Periscope – the story so far

Back in March one of our most read blog posts asked two questions: is Meerkat all its cracked up to be? And just what is Periscope?

Well now, two months later, we are going to revisit these questions and look at how live video streaming via social media has developed in its first few months.

In answer to the first question; it would appear that no, Meerkat is not all its cracked up to be – although not through a lack of creativity and initial promise, more due to fierce competition from Periscope and Twitter.

The second question, ‘just what is Periscope?’ will hopefully be answered in more detail here, as we look at Pericope – the story so far.

So what is Periscope?
Periscope is the live video streaming app, bought by Twitter for $86 million in January. It allows users to broadcast video taken on their phone, wordwide in real time. It was bought by Twitter after the initial success of rival Meerkat, an app that provides a similar service.

Why is Meerkat falling behind?
Meerkat was the initial front runner in the live video services, however the video streaming app required the user to post a link on Twitter as a gateway for other users to view the video. Recognising the initial success, and huge potential, of the service that was being used on its own platform, Twitter bought the app Periscope to act as a competitor to the fast-rising Meerkat. Extra investment and functionality means Persicope is prevailing and Meerkat is fading into the background.

What are the strengths and weaknesses of Periscope?
The strength of Periscope lies in the ease at which live video can be shared and saved. An added string to the Periscope bow is the decision to make the app available to Android, after previously only being available to Apple customers.

The main weakness lies in the barrier to view the live video streams. Not only do you need the app in order to share a live video, you also need to download the app in order to view the videos being shared, something not everyone will have the patience or willing to do. A further weakness of the app is the quality of video and sound produced when shared live, which sometimes can be similar to a faulty Skype or FaceTime video call.

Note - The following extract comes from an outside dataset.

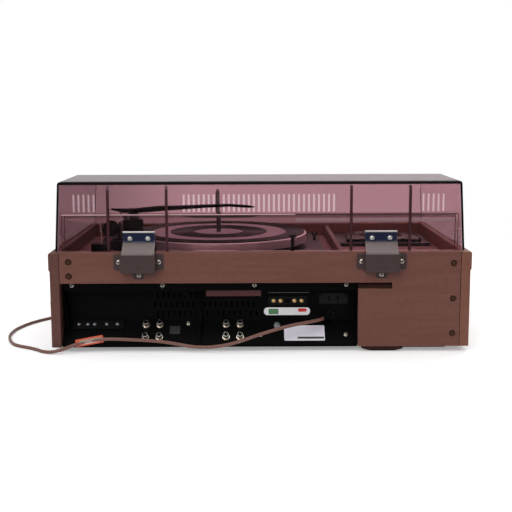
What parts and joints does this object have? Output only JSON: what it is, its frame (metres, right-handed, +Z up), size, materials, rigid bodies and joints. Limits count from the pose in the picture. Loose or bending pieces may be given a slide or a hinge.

What are the opportunities and threats?
As discussed in a previous Pelican blog post, the opportunities of services such as Periscope and Meerkat are limitless, with Meerkat proving a particular hit at music and tech festival South by Southwest. The potential threats however, appear to be surfacing more quickly than the opportunities. Stories of privacy, piracy during live sporting events (such as the Mayweather – Pacquaio boxing fight) and content of an ‘adult nature’ being shared have appeared more regularly than ones of success.

How has Periscope been used so far?
Periscope provided a powerful platform for journalists on 27 April during the Baltimore riots, reporters used their iPhone to broadcast live without restriction video of the civil unrest taking place. A number of high profile celebrities have been quick to use the technology with Arnold Schwarznegger answering fans questions and requests live and Stan Collymore capturing pre-match video of football games he is about to commentate on.

So what’s next?
It looks like Periscope and Meerkat have a lot of work left if they are to capture the imagination and attention of social media users. Early figures show that we are still very much in the awareness stage of the brand development for both companies. As figures from Horizon Media (below) show, the two services are a long way short of being on the public consciousness when compared with other video apps such as Snapchat, Instagram or Vine.

In terms of awareness Meerkat has the initial advantage, although there is a big difference between awareness and active users, on which Periscope appears to hold the lead. Periscope was downloaded more than a million times in its first week but Twitter has not revealed usage figures for it since then. Mobile data stats from Mobidia indicate that both services are something of a niche pursuit, with less than half a percent of US mobile users using the app in a given month.

While the possibilities of video streaming apps caused a stir in early 2015, and the expansion of Periscope to Android looks like a positive step, the technology still has some way to go before it can rival the likes of Instagram or Snapchat. Getting over the initial hurdle of raising awareness and understanding of what the app actually does will be the first step, only once this has been achieved can brands, organisations and celebrities fully explore the capabilities of live video streaming.